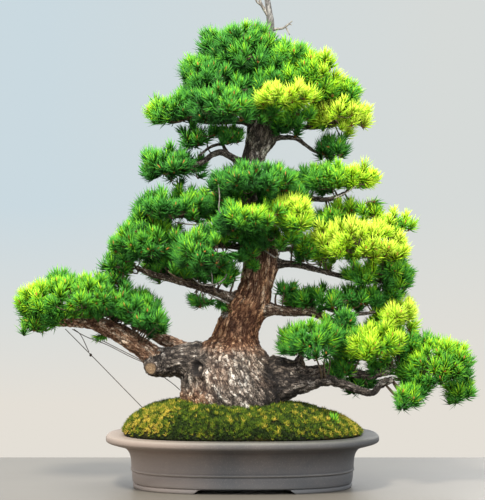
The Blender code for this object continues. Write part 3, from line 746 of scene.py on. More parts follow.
def stoneware_finish(settings):
    """Unglazed clay: warm and cool clouds, dark and pale grains, painted shade in the grooves and on the
    right, painted light on edges and the left.
    """
    clay = Finish("stoneware", roughness=0.62, specular=0.4)
    edge_light_and_groove_shade, shelf, height = clay.marks("clay")
    clouds = clay.noise(7.0, 4.0, 0.6)
    grains = clay.noise(900.0, 2.0, 0.7)
    flecks = clay.noise(420.0, 1.0, 0.5)
    streaks = clay.noise(38.0, 3.0, 0.6, clay.place((1.0, 1.0, 7.0)))
    cool = (*settings.pot_colour, 1.0)
    warm = (*settings.pot_warm_and_lit_colour, 1.0)
    across, _, _ = clay.split(clay.place())
    # Warm and cool clouds. The warm tone also grows towards the left, as painted light on that side.
    tone = clay.mix((clouds.held(0.40, 0.64) * 0.5 + (0.06 - across) * 1.8).held(), cool, warm)
    tone = clay.mix(streaks.held(0.30, 0.75) * 0.35, tone, colour(74, 70, 68))
    tone = clay.mix(flecks.held(0.60, 0.74) * 0.26, tone, colour(170, 162, 148))
    tone = clay.mix(grains.held(0.60, 0.74) * 0.60, tone, colour(46, 42, 40))
    tone = clay.mix((1.0 - height).held(0.2, 1.0) * 0.55, tone, colour(112, 114, 117))
    tone = clay.mix(shelf * 0.75, tone, colour(98, 97, 86))
    # Painted shade in the grooves, then painted highlights on the raised edges.
    tone = clay.mix((0.0 - edge_light_and_groove_shade).held() * 0.75, tone, colour(40, 37, 36))
    tone = clay.mix(edge_light_and_groove_shade.held() * 0.30, tone, colour(146, 144, 134))
    # Painted light on the left side and painted shade on the right side.
    tone = clay.mix((0.0 - across).held(0.04, 0.27) * 0.66, tone, colour(172, 152, 138))
    tone = clay.mix(across.held(0.04, 0.26) * 0.55, tone, colour(42, 43, 47))
    clay.set("Base Color", tone)
    clay.set("Roughness", 0.72 - 0.22 * clouds)
    clay.bump(grains * 0.6 + flecks * 0.4, 0.0006, 0.5)
    return clay.material


def soil_finish():
    """Potting grit: dark grains with paler ones among them."""
    soil = Finish("soil", roughness=0.95, specular=0.2)
    grains = soil.cells(260.0)
    tone = soil.mix(grains.held(0.1, 0.6), colour(92, 70, 50), colour(34, 26, 20))
    soil.set("Base Color", soil.mix(soil.noise(120.0).held(0.58, 0.70), tone, colour(150, 122, 90)))
    soil.bump(1.0 - grains, 0.002, 0.8)
    return soil.material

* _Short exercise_
Would you give the material above again, complete and exact?

* _Task result_
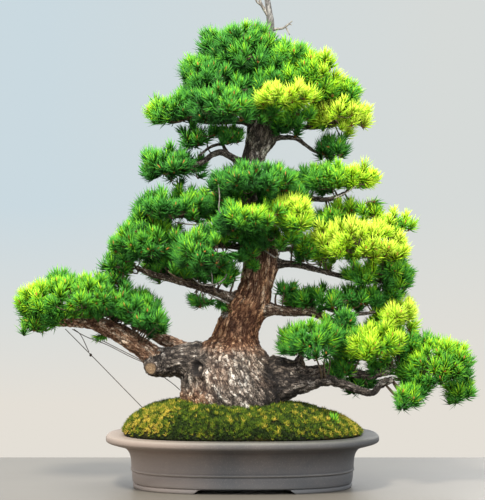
The Blender code for this object continues. Write part 3, from line 746 of scene.py on. More parts follow.
def stoneware_finish(settings):
    """Unglazed clay: warm and cool clouds, dark and pale grains, painted shade in the grooves and on the
    right, painted light on edges and the left.
    """
    clay = Finish("stoneware", roughness=0.62, specular=0.4)
    edge_light_and_groove_shade, shelf, height = clay.marks("clay")
    clouds = clay.noise(7.0, 4.0, 0.6)
    grains = clay.noise(900.0, 2.0, 0.7)
    flecks = clay.noise(420.0, 1.0, 0.5)
    streaks = clay.noise(38.0, 3.0, 0.6, clay.place((1.0, 1.0, 7.0)))
    cool = (*settings.pot_colour, 1.0)
    warm = (*settings.pot_warm_and_lit_colour, 1.0)
    across, _, _ = clay.split(clay.place())
    # Warm and cool clouds. The warm tone also grows towards the left, as painted light on that side.
    tone = clay.mix((clouds.held(0.40, 0.64) * 0.5 + (0.06 - across) * 1.8).held(), cool, warm)
    tone = clay.mix(streaks.held(0.30, 0.75) * 0.35, tone, colour(74, 70, 68))
    tone = clay.mix(flecks.held(0.60, 0.74) * 0.26, tone, colour(170, 162, 148))
    tone = clay.mix(grains.held(0.60, 0.74) * 0.60, tone, colour(46, 42, 40))
    tone = clay.mix((1.0 - height).held(0.2, 1.0) * 0.55, tone, colour(112, 114, 117))
    tone = clay.mix(shelf * 0.75, tone, colour(98, 97, 86))
    # Painted shade in the grooves, then painted highlights on the raised edges.
    tone = clay.mix((0.0 - edge_light_and_groove_shade).held() * 0.75, tone, colour(40, 37, 36))
    tone = clay.mix(edge_light_and_groove_shade.held() * 0.30, tone, colour(146, 144, 134))
    # Painted light on the left side and painted shade on the right side.
    tone = clay.mix((0.0 - across).held(0.04, 0.27) * 0.66, tone, colour(172, 152, 138))
    tone = clay.mix(across.held(0.04, 0.26) * 0.55, tone, colour(42, 43, 47))
    clay.set("Base Color", tone)
    clay.set("Roughness", 0.72 - 0.22 * clouds)
    clay.bump(grains * 0.6 + flecks * 0.4, 0.0006, 0.5)
    return clay.material


def soil_finish():
    """Potting grit: dark grains with paler ones among them."""
    soil = Finish("soil", roughness=0.95, specular=0.2)
    grains = soil.cells(260.0)
    tone = soil.mix(grains.held(0.1, 0.6), colour(92, 70, 50), colour(34, 26, 20))
    soil.set("Base Color", soil.mix(soil.noise(120.0).held(0.58, 0.70), tone, colour(150, 122, 90)))
    soil.bump(1.0 - grains, 0.002, 0.8)
    return soil.material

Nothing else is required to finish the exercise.